GEIER, JR., EUGENE P. BEARD, SALVATORE F. LAGRECA, and
CHRISTOPHER RUDGE, and each of them, as true and lawful
attorneys-in-fact and agents with full power of substitution and
resubstitution, for him, and in his name, place and stead, in any
and all capacities, to sign the Report on Form 10-K for the year
ended December 31, 1993, for The Interpublic Group of Companies,
Inc., S.E.C. File No. 1-6686, and any and all amendments and
supplements thereto and all other instruments necessary or
desirable in connection therewith, and to file the same, with all
exhibits thereto, and all documents in connection therewith, with
the Securities and Exchange Commission and the New York Stock
Exchange, granting unto said attorneys-in-fact and agents, and
each of them, full power and authority to do and perform each and
every act and thing requested and necessary to be done in and
about the premises as fully to all intents and purposes as he
might do or could do in person, hereby ratifying and confirming
all that said attorney-in-fact and agents or any of them or their
or his substitute or substitutes, may lawfully do or cause to be
done by virtue hereof.
Dated: March 15, 1994
Philip H. Geier, Jr. Kenneth L. Robbins
Philip H. Geier, Jr. Kenneth L. Robbins
Eugene P. Beard J. Phillip Samper
Eugene P. Beard J. Phillip Samper
Salvatore F. LaGreca Joseph J. Sisco
Salvatore F. LaGreca Joseph J. Sisco
Robert L. James Frank Stanton
Robert L. James Frank Stanton
Frank B. Lowe Jacqueline G. Wexler
Frank B. Lowe Jacqueline G. Wexler
Leif H. Olsen
Leif H. Olsen
- 1 -
PAGE
THE INTERPUBLIC GROUP OF COMPANIES, INC.
Certified Resolutions
I, Christopher Rudge, Secretary of The
Interpublic Group of Companies, Inc. (the "Corporation"),
hereby certify that the resolutions attached hereto were
duly adopted on March 15, 1994 by the Board of Directors of
the Corporation and that such resolutions have not been
amended or revoked.
WITNESS my hand and the seal of the Corporation this 24th
day of March 1994.
Christopher Rudge
Christopher Rudge
- 2 -
PAGE
THE INTERPUBLIC GROUP OF COMPANIES, INC.
MEETING OF THE BOARD OF DIRECTORS
Resolutions re Form 10-K
RESOLVED, that the Chairman of the Board and President
and the Executive Vice President-Finance and Operations of the
Corporation be, and each of them hereby is, authorized to execute
and deliver on behalf of the Corporation an annual report on Form
10-K for the year ended December 31, 1993, in the form presented
to this meeting with such changes therein as either of them with
the advice of the General Counsel shall approve; and further
RESOLVED, that the Chairman of the Board and President
in his capacity as Chief Executive Officer, the Executive Vice
President-Finance and Operations in his capacity as Chief
Financial Officer, and the Vice President and Controller in his
capacity as Chief Accounting Officer of the Corporation be, and
each of them hereby is, authorized to execute such annual report
on Form 10-K; and further
RESOLVED, that the officers of the Corporation be and
each of them hereby is, authorized and directed to file such
annual report on Form 10-K, with all the exhibits thereto and any
other documents that may be necessary or desirable in connection
therewith, after its execution by the foregoing officers and by a
majority of this Board of Directors, with the Securities and
Exchange Commission and the New York Stock Exchange; and further
- 3 -
PAGE
RESOLVED, that the officers and directors of the
Corporation who may be required to execute such annual report on
Form 10-K be, and each of them hereby is, authorized to execute a
power of attorney in the form submitted to this meeting
appointing Philip H. Geier, Jr., Eugene P. Beard, Salvatore F.
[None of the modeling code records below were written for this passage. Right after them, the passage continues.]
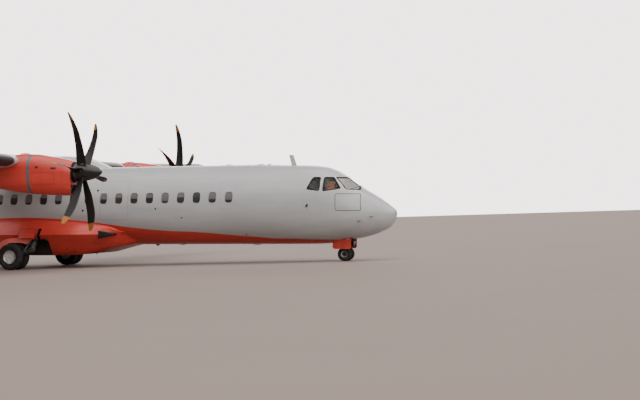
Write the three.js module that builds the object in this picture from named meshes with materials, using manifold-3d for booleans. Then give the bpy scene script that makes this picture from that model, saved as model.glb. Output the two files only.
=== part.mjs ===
// Twin-turboprop regional airliner with a high wing and a T-tail, parked on its landing gear.
// Millimetres. Outer axes: X forward, Y to port, Z up, origin on the ground under the middle of the outline.
// Airframe axes: levelled with the cabin floor. A station is a distance aft of the nose tip, so X is minus
// the station, and a height is taken above the ground under the main wheels.
import * as THREE from "three";
import { mergeVertices } from "three/addons/utils/BufferGeometryUtils.js";
import Module from "manifold-3d";

const wasm = await Module();
wasm.setup();

// Whole aircraft
const HALF_SPAN = 13525;
const OUTLINE_SHIFT = 13549; // from the nose tip to the middle of the outline, along the ground
const GROUND_PITCH = THREE.MathUtils.degToRad(1.24); // nose down on its gear
const JOINT_GAP = 1; // between neighbouring fixed pieces
const SKIN_GAP = 0.6; // between a piece and the skin that it sits on
const MOVING_GAP = 8; // round a control surface
const SURFACE_REACH = 2400; // past the trailing edge of any hinged surface
const DOOR_GAP = 7;

// Landing gear
const NOSE_GEAR_STATION = 1689;
const MAIN_GEAR_STATION = NOSE_GEAR_STATION + 10770;
const MAIN_TYRE = { radius: 432, width: 254, halfSpacing: 215, track: 2050 };
const NOSE_TYRE = { radius: 225, width: 190, halfSpacing: 200, track: 0 };

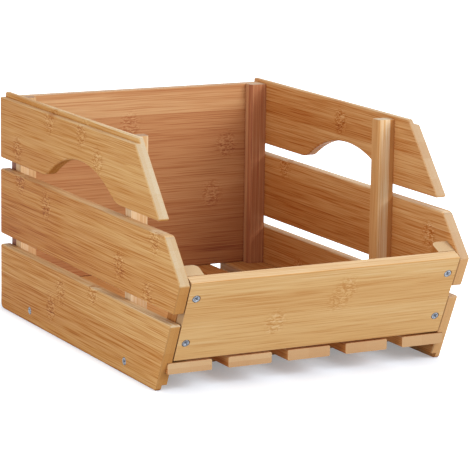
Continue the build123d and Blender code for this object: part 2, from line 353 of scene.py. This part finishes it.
# Where an effect starts and where it is full, as sockets 1 and 2 of a smooth step. These two are
# distances from a knot, and 1 is the edge of its mark.
KNOT_RANGE = {1: 1.35, 2: 0.5}
SWAY_RANGE = {1: 1.8, 2: 0.5}

# The same for values of noise
DASH_RANGE = {1: 0.53, 2: 0.66}
FLECK_RANGE = {1: 0.40, 2: 0.60}
DOT_RANGE = {1: 0.3, 2: 0.75}
ROUGH_RANGE = {1: 0.3, 2: 0.7}

# The same for the share round a place that its neighbours leave open
SEAM_RANGE = {1: 0.6, 2: 0.15}

# The same for how squarely a face looks along the fibres or across the strips, and then for how far
# up it looks, where less than 0 is down
END_RANGE = {1: 0.4, 2: 0.66}
EDGE_RANGE = {1: 0.5, 2: 0.8}
SUNLIT_RANGE = {1: 0.3, 2: 0.8}
UPPER_RANGE = {1: -0.4, 2: 0.3}
END_FACING_RANGE = {1: -0.7, 2: 0.3}

# The painted light on cut ends and the painted sheen on edges that face up take these multiples of their
# own strength from the saturation, and the sheen takes the third from the brightness
END_LIGHT_DULLS, SHEEN_DULLS, SHEEN_DARKENS = 0.5, 0.7, 0.8

# Roughness of the oiled face between the fibre bundles and on them
SMOOTHEST, ROUGHEST = 0.46, 0.58

# A fine dash has these shares of a dash's width and length, a streak is this many times as long as a
# dash, and clouds are soft patches of this size in mm
FINE_WIDTH, FINE_LENGTH = 0.5, 0.8
STREAK_LENGTH = 4
CLOUD_WIDTH, CLOUD_LENGTH = 16.0, 60.0

# Tones that the patterns add at full figure. Dashes only darken, and the rest go both ways.
DASH_TONE = 0.13
BUNDLE_TONE, FINE_TONE, STREAK_TONE, CLOUD_TONE = 0.32, 0.42, 0.16, 0.15

# Waves per mm of the bundles' dots on a cut end, and the tones they add. Real dots are 0.2 to 0.4 mm
# wide, and these are 0.3 mm.
DOT_SCALE = 1.6
DOT_PALE, DOT_DARK = -0.04, 0.05

# A cut end shows this share of its board's tone
END_SHARE = 0.5

# Waves of noise per metre, each twice as wide as the spots it draws: the lines along a dowel and round
# it, the patches of the zinc, and the tooth of the paper
DOWEL_LINES = (90.0, 1400.0, 1400.0)
ZINC_PATCHES = 900.0
PAPER_TOOTH = 700.0


def measure(tree, axes, low):
    """The coordinates, and the place in a board in mm: along the fibres, across the strips and through."""
    point = node(tree, "TexCoord")
    turned = Matrix(axes.T.tolist()).to_euler()
    inputs = {"Vector": point.outputs["Object"], "Location": axes.T @ low, "Rotation": turned}
    place = node(tree, "Mapping", {**inputs, "Scale": (MM, MM, MM)}, vector_type="TEXTURE")
    return point, place


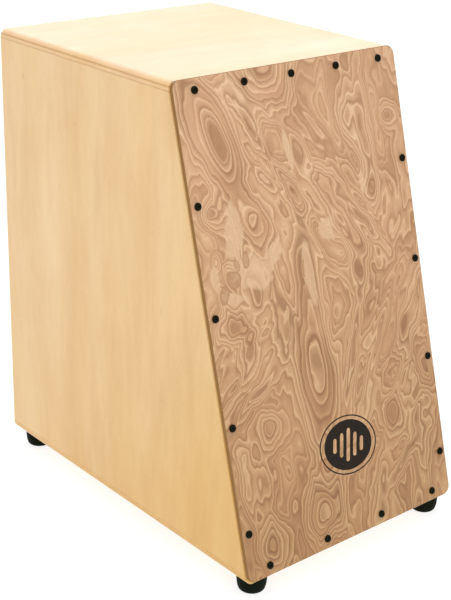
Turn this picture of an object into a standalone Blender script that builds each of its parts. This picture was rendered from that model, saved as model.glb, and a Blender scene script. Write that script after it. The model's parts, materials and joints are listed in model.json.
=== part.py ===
"""Cajon with a slanted playing face: plywood box, screwed-on tapa, rubber feet and a fixed snare inside.

Metres, +Z up. The origin is on the floor, under the middle of the object's bounding box. The playing face
looks along -Y and leans back towards its top edge. +X is the player's left when seated on the box, which is
the right-hand side of the object seen from the front.
"""
import math

import bmesh
import bpy
from mathutils import Matrix, Vector

# Box
BOX_WIDTH = 0.300
BOX_HEIGHT = 0.481           # top to underside of the boards, without the feet
TOP_DEPTH = 0.2910           # back of the box to the front edge of the top board
BOTTOM_DEPTH = 0.4265        # the same along the bottom board
BOARD = 0.018                # plywood of the top, bottom and side boards
LAP = BOARD / 2              # depth of the top's lap joints, and of the rabbet that takes the back panel
BOTTOM_LAP = 0.0102          # height of the bottom board's ledges under the side panels
EDGE_ROUND = 0.0085          # round-over of the edges that run from front to back
ROUND_STEPS = 6              # facets in each quarter round
GAP = 0.0003                 # clearance wherever two pieces meet

# Tapa (the playing face)
TAPA_THICKNESS = 0.004
TAPA_LIP = 0.002             # the tapa stops this far above the bottom of the box
TAPA_REVEAL = 0.0015         # the tapa stops this far inside the sides of the box
TAPA_CORNER = 0.0095
TOP_SCREWS = 5
TOP_SCREW_SPAN = 0.2462      # between the outermost screws of the top row
TOP_SCREW_INSET = 0.0116
BOTTOM_SCREWS = 4
BOTTOM_SCREW_SPAN = 0.2398
BOTTOM_SCREW_INSET = 0.0106
SIDE_SCREWS = 4
SIDE_SCREW_FIRST = 0.1195    # down the slope from the top edge of the tapa
SIDE_SCREW_PITCH = 0.1093
SIDE_SCREW_INSET = 0.0097

# Back panel
PORT_RADIUS = 0.060
PORT_HEIGHT = 0.280          # centre of the port above the underside of the box
PORT_SIDES = 48

# Feet
FOOT_HEIGHT = 0.019
FOOT_TOP_RADIUS = 0.0156
FOOT_BOTTOM_RADIUS = 0.0143
FOOT_EDGE_ROUND = 0.0042
FOOT_SIDES = 28
FOOT_SIDE_INSET = 0.0222
FOOT_FRONT_INSET = 0.0167
FOOT_BACK_INSET = 0.0198
FOOT_RECESS_RADIUS = 0.0064
FOOT_RECESS_DEPTH = 0.0105   # from the floor up to the washer's seat
WASHER_RADIUS = 0.0058
WASHER_THICKNESS = 0.0012

# Snare, in the plane of the tapa: distances down the slope and behind the boards' front edges
SNARE_BAR_DOWN = 0.150
SNARE_BAR_HEIGHT = 0.020
SNARE_BAR_DEPTH = 0.018
SNARE_BAR_BEHIND = 0.0062    # front face of the bar behind the boards' front edges
CLEAT_WIDTH = 0.022
CLEAT_HEIGHT = 0.044
CLEAT_DEPTH = 0.022
SNARE_OFFSET = 0.060         # middle of each snare set from the centre line
SNARE_PLATE_WIDTH = 0.066
SNARE_PLATE_HEIGHT = 0.013
SNARE_PLATE_THICKNESS = 0.0009
SNARE_WIRES = 12
SNARE_WIRE_RADIUS = 0.0009
SNARE_WIRE_LENGTH = 0.096
SNARE_WIRE_SIDES = 6
SNARE_SCREW_SPACING = 0.050

# Screws: head radius, head height, shank radius, shank length
TAPA_SCREW = (0.0039, 0.0024, 0.00175, 0.0165)
FOOT_SCREW = (0.0042, 0.0026, 0.00210, 0.0175)
CLEAT_SCREW = (0.0038, 0.0024, 0.00175, 0.0290)
BAR_SCREW = (0.0038, 0.0024, 0.00175, 0.0310)
SNARE_SCREW = (0.0030, 0.0017, 0.00140, 0.0110)
SCREW_CROWN = 0.5            # flat middle of a screw's head, as a share of the head's radius
SCREW_SIDES = 12
HOLE_SIDES = 12

# Derived
SLANT = math.atan2(BOTTOM_DEPTH - TOP_DEPTH, BOX_HEIGHT)
SLOPE_LENGTH = math.hypot(BOTTOM_DEPTH - TOP_DEPTH, BOX_HEIGHT)
TAPA_LENGTH = SLOPE_LENGTH - TAPA_LIP
TAPA_OUTER = GAP + TAPA_THICKNESS
SCREW_SEAT = TAPA_OUTER + GAP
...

LaGreca and Christopher Rudge, and each of them, severally, his
or her true and lawful attorneys and agents to act in his or her
name, place and stead, to execute said annual report on Form 10-K
and any and all amendments and supplements thereto and all other
instruments necessary or desirable in connection therewith; and
further
RESOLVED, that the signature of any officer of the
Corporation required by law to affix his signature to such annual
report on Form 10-K or to any amendment or supplement thereto
and such additional documents as they may deem necessary or
advisable in connection therewith, may be affixed by said
officer personally or by any attorney-in-fact duly constituted
in writing by said officer to sign his name thereto; and further
RESOLVED, that the officers of the Corporation be, and
each of them hereby is, authorized to execute such amendments or
supplements to such annual report on Form 10-K and such
additional documents as they may deem necessary or advisable in
connection with any such amendment or supplement and to file
the foregoing with the Securities and Exchange Commission and the
New York Stock Exchange; and further
- 4 -
PAGE
RESOLVED, that the officers of the Corporation be, and
each of them hereby is, authorized to take such actions and to
execute such other documents, agreements or instruments as may be
necessary or desirable in connection with the foregoing.